After the press conference, the owner and manager of the Hotel Cavalier invite me to lunch. I first stayed here 17 years ago, during the war between Gen Michel Aoun and the Syrian army, to escape shelling of the seafront corniche. Nadim Safa, the manager, greets me warmly, with three kisses on the cheeks. I still remember his harrowing account, back in 1989, of watching a lorry career into a deep gorge under shellfire in his native Chouf mountains.
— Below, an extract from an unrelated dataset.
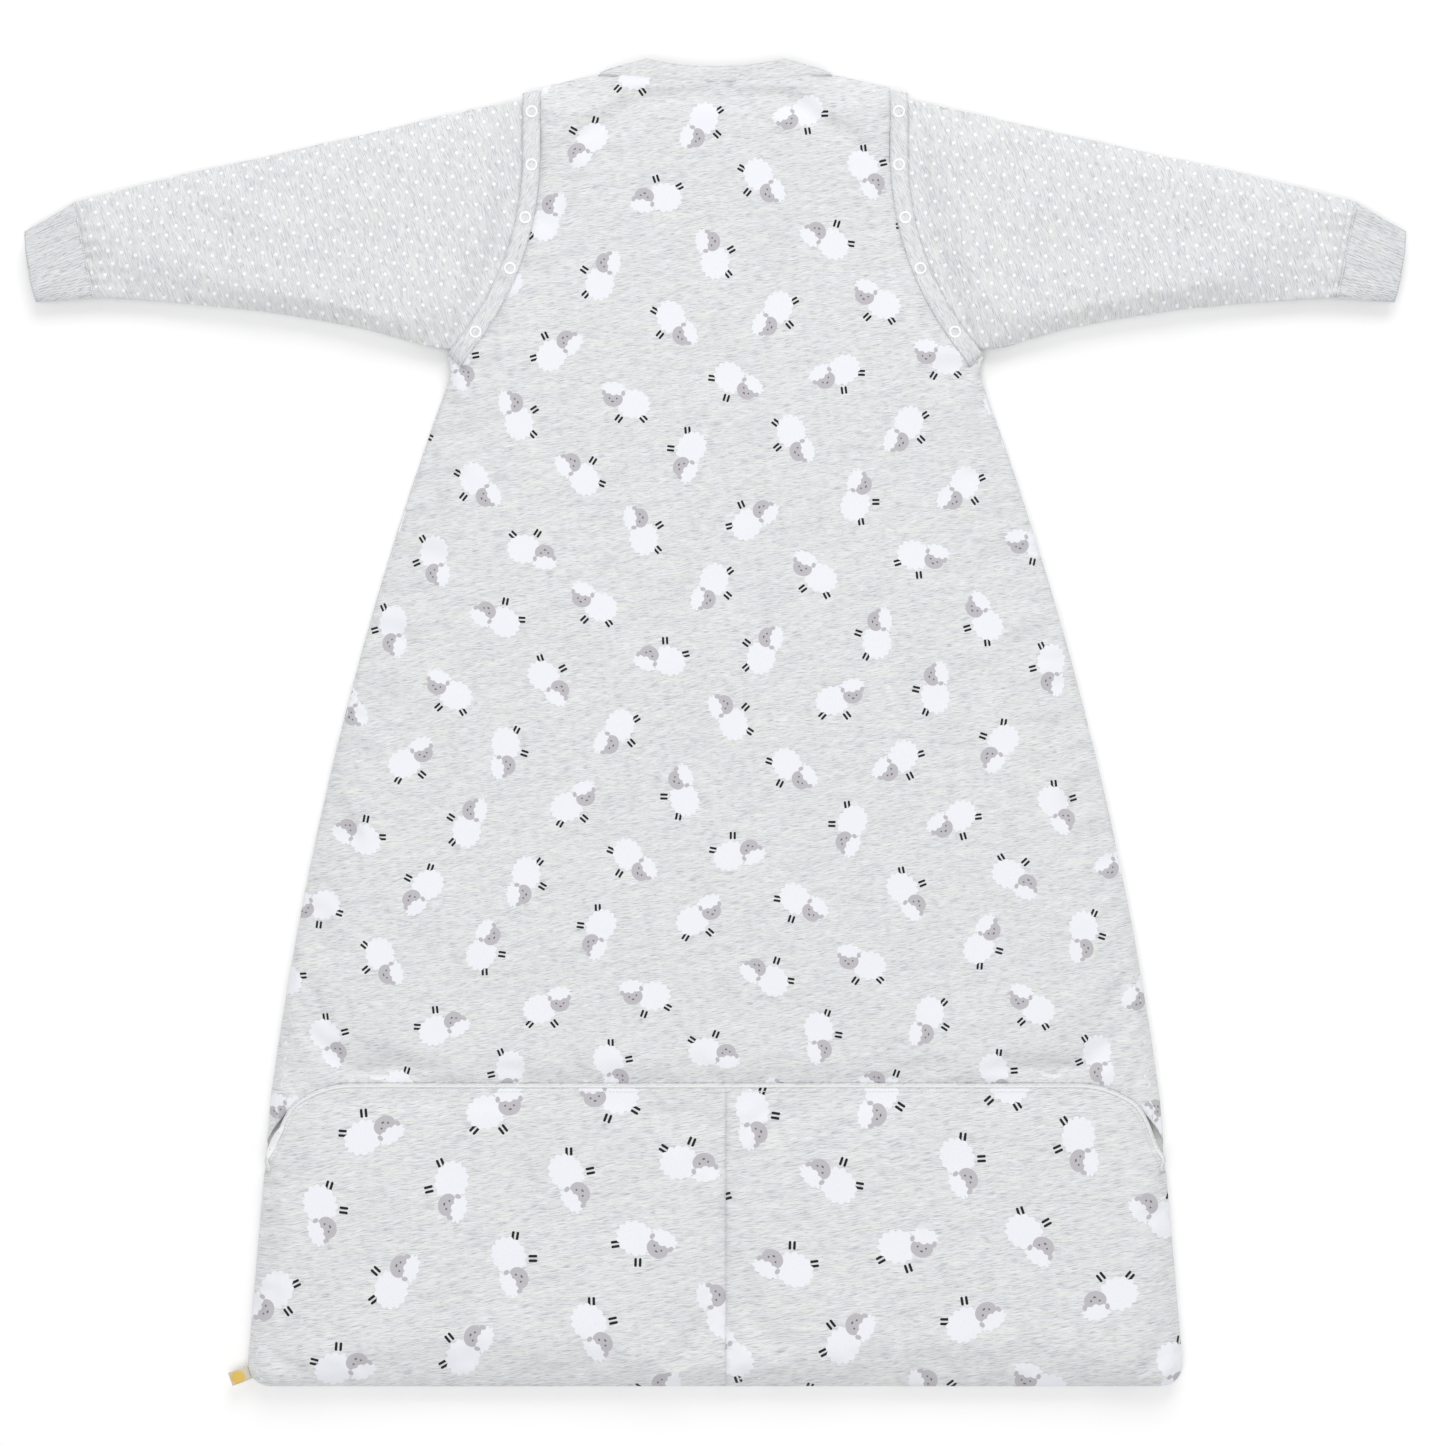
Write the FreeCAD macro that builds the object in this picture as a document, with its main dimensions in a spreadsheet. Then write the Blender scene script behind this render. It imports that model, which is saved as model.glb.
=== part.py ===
"""Baby sleeping bag with press-studded sleeves, lying flat on its front.

Frame: +X runs across the bag, +Y from the hem to the neck, +Z up from the surface that the
bag lies on.  The back of the bag faces up.  The origin is the middle of the footprint.
"""

import FreeCAD, Part
import math
import os

from FreeCAD import Placement, Rotation, Vector

doc = FreeCAD.newDocument("baby_sleeping_bag")

# ---------------------------------------------------------------- driving dimensions
SIZES = [
    ("half_length", 550, "hem to origin and collar peak to origin"),
    ("shell_thick", 1.0, "printed jersey"),
    ("wadding_thick", 6.0, "quilting wadding in each panel"),
    ("lining_thick", 0.8, "inner jersey"),
    ("cavity_gap", 12.0, "free height between the two linings"),
    ("seam_width", 3.0, "sewn seam at the side and shoulder edges"),
    ("hem_half", 388, "half width at the hem"),
    ("hip_half", 369, "half width where the foot zip starts"),
    ("hip_height", -311, "where the straight lower side starts"),
    ("waist_half", 304, "half width at waist_height"),
    ("waist_height", 20, "mid point of the curved side"),
    ("armpit_half", 219, "half width under the arm"),
    ("armpit_height", 290, "under the arm"),
    ("hem_corner", 18, "corner radius at the hem"),
    ("neck_half", 57, "half distance between the collar peaks"),
    ("collar_base_half", 97, "where the collar leaves the shoulder"),
    ("collar_base_height", 539, "height of that point"),
    ("collar_dip", 6.5, "dip of the back collar edge"),
    ("collar_width", 9, "height of the neck binding"),
    ("neck_binding_thick", 6, "neck binding"),
    ("front_neck_height", 481, "lowest point of the front neckline"),
    ("neck_curve_share", 0.72, "where the front neckline's curve is set, per unit of its width"),
    ("neck_curve_rise", 17, "height of the neckline there above its lowest point"),
    ("shoulder_slope", 0.227, "fall of the shoulder line per unit of width"),
    ("armhole_half", 152, "half distance between the armhole bindings"),
    ("armhole_straight_end", 470, "height where the armhole starts to curve"),
    ("armhole_radius", 252, "radius of the armhole curve"),
    ("armhole_sweep", 42, "angle of the armhole curve"),
    ("binding_width", 15, "armhole binding"),
    ("binding_thick", 4, "armhole binding"),
    ("sleeve_overlap", 5.5, "sleeve head past the middle of the binding"),
    ("sleeve_head_sweep", 38.8, "angle of the sleeve head"),
    ("sleeve_head_top", 520, "upper corner of the sleeve head"),
    ("sleeve_thick", 8.4, "height of the flat sleeve"),
    ("sleeve_lining_thick", 0.7, "sleeve lining"),
    ("cuff_thick", 9.0, "height of the flat cuff"),
    ("cuff_gap", 5.0, "free height inside the cuff"),
    ("cuff_wall", 2.5, "edge of the knitted cuff"),
    ("half_span", 573.5, "origin to the end of a cuff"),
    ("foot_zip_height", -304, "straight run of the foot zip"),
    ("foot_zip_radius", 75, "corner radius of the foot zip"),
    ("foot_zip_straight", 299, "half length of the straight run"),
    ("fold_height", -372, "line about which the foot flap folds back"),
    ("fold_gap", 0.2, "half the gap along that line"),
    ("flap_clear", 0.6, "side seam to the ends of the flap"),
    ("centre_seam", 8.7, "seam between the foot panel's halves, right of the middle"),
    ("front_zip_end", -220, "lower end of the front zip"),
    ("zip_depth", 2.7, "zip centre to the nearer face of the wadding"),
    ("tooth_inner", 0.75, "zip centre to the teeth"),
    ("tooth_outer", 3.0, "zip centre to the back of the teeth"),
    ("tooth_thick", 2.2, "height of a tooth row"),
    ("tape_outer", 15, "zip centre to the edge of the tape"),
    ("tape_thick", 0.6, "zip tape"),
    ("slot_half", 4.8, "zip centre to the fabric edge"),
    ("turned_edge", 1.0, "turned-in fabric sewn to the tape"),
    ("turned_edge_short", 1, "neckline to the end of that fabric"),
    ("stop_gap", 0.3, "parked front slider to the top stops"),
    ("stop_length", 3, "top stop"),
    ("stop_thick", 0.5, "top stop"),
    ("bottom_stop_length", 4, "box at the lower end of the front zip"),
    ("underlap_half", 20, "half width of the strip behind the front zip"),
    ("underlap_thick", 1, "that strip"),
    ("underlap_below", 12, "lower end of the zip to the end of that strip"),
    ("underlap_short", 4, "upper end of the zip to the end of that strip"),
    ("wadding_clear", 16, "zip centre to the wadding"),
    ("slider_half", 4.0, "half width of a zip slider"),
    ("slider_length", 11, "length of a zip slider"),
    ("slider_plate", 1.0, "plate of a zip slider"),
    ("slider_inside", 2.8, "free height between its plates"),
    ("slider_post", 0.45, "half width of the post between the plates"),
    ("slider_flange", 0.7, "turned-in edge of a slider's plates"),
    ("tape_slot", 1.2, "slot that the tape runs through"),
    ("ear_radius", 1.1, "ears that hold a zip pull"),
    ("ear_width", 0.9, "one ear"),
    ("ear_inner", 2.1, "slider centre to the inner face of an ear"),
    ("pin_place", 2.0, "slider centre to the pull's cross bar, along the slider"),
    ("pin_rise", 0.8, "slider's outer face to the middle of that bar"),
    ("pin_radius", 0.6, "cross bar of a zip pull"),
    ("pin_clear", 0.06, "running clearance of that bar"),
    ("pull_length", 26, "zip pull"),
    ("pull_half", 2.9, "half width of a zip pull"),
    ("pull_thick", 0.9, "zip pull"),
    ("pull_neck_half", 1.5, "half width of its neck"),
    ("pull_neck_length", 4.5, "neck of a zip pull"),
    ("pull_eye_radius", 1.3, "hole in its grip"),
    ("pull_eye_inset", 3.4, "end of the grip to the middle of that hole"),
    ("park_clear", 1, "parked foot slider to the flap's tape and teeth"),
    ("foot_slider_rest", -291, "parked foot slider"),
    ("front_slider_rest", 466, "parked front slider"),
    ("stud_ring_radius", 5.15, "outer radius of a press stud ring"),
    ("stud_ring_hole", 3.3, "inner radius of that ring"),
    ("stud_ring_thick", 0.8, "ring"),
    ("stud_base_radius", 4.4, "socket and stud base"),
    ("stud_socket_depth", 2.2, "socket let into the binding"),
    ("stud_socket_floor", 0.6, "floor of the socket"),
    ("stud_mouth_radius", 2.3, "mouth of the socket"),
    ("stud_post_radius", 1.9, "head of the stud"),
    ("stud_head_round", 0.4, "rounding of that head"),
    ("stud_height", 1.5, "stud above the sleeve"),
    ("stud_base_thick", 0.5, "flange of the stud"),
    ("stud_back_thick", 0.5, "ring that closes the stud inside the sleeve"),
    ("stud_back_hole", 2.0, "inner radius of that ring"),
    ("prong_radius", 0.35, "prong of a ring"),
    ("prong_count", 5, "prongs of a ring"),
    ("stud_first", 20, "shoulder to the first stud along the binding"),
    ("stud_pitch", 44, "pitch of the first four studs"),
    ("stud_last", 212, "shoulder to the last stud"),
    ("tab_length", 19, "ribbon tab, with the end sewn into the seam"),
    ("tab_buried", 2.0, "part of that length inside the hem's corner"),
    ("tab_lean", 21, "lean of the ribbon tab"),
    ("tab_width", 11, "ribbon tab"),
    ("tab_thick", 1.6, "folded ribbon"),
]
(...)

A snippet of typical Beirut luncheon conversation: "The Americans are sending Israel 'bunker busters' and laser-guided missiles from Qatar," says David Boudargham, the hotel owner. "Maybe they will use these bombs if Nasrallah (Hizbullah's leader) bombs Tel Aviv?" ventures Safa. "No, they will use them anyway," Boudargham corrects him.

Boudargham deplores the departure of virtually the entire foreign business community since the war started on July 12th. "Unless Hizbullah is disarmed, no one will have the confidence to return," he says. Much as he wants a ceasefire, the hotelier knows it may be followed by strife between Lebanese. "If Israel backs off, giving a sense that Hizbullah is the winner, it will be very dangerous," Boudargham says. "It could give power in Lebanon back to Syria."

In the afternoon, I walk around the Hamra shopping and banking district. How quickly Beirut has reverted to her sad, war-time face. Rubbish lies uncollected in the streets. Most of the shops are closed. Bearded men speed by in old Mercedes - perhaps Hizbullah supporters on the run from the bombardment of the southern suburbs.

I talk to an old shopkeeper on Commodore Street. He is watching footage from the northern Israeli town of Qiryat Shemona, a frequent target of Katyusha missiles, on a portable TV set. "I'm afraid," he says, lifting a plaintive face towards me. "Six wars from Israel," he adds. "Wait a minute," I say, counting: "1978, 1982, 1993, 1996, 2006 . . . Did I miss one?" "Five is enough," the shopkeeper says grimly. "Nobody knows what will happen afterwards. What do the Americans want?"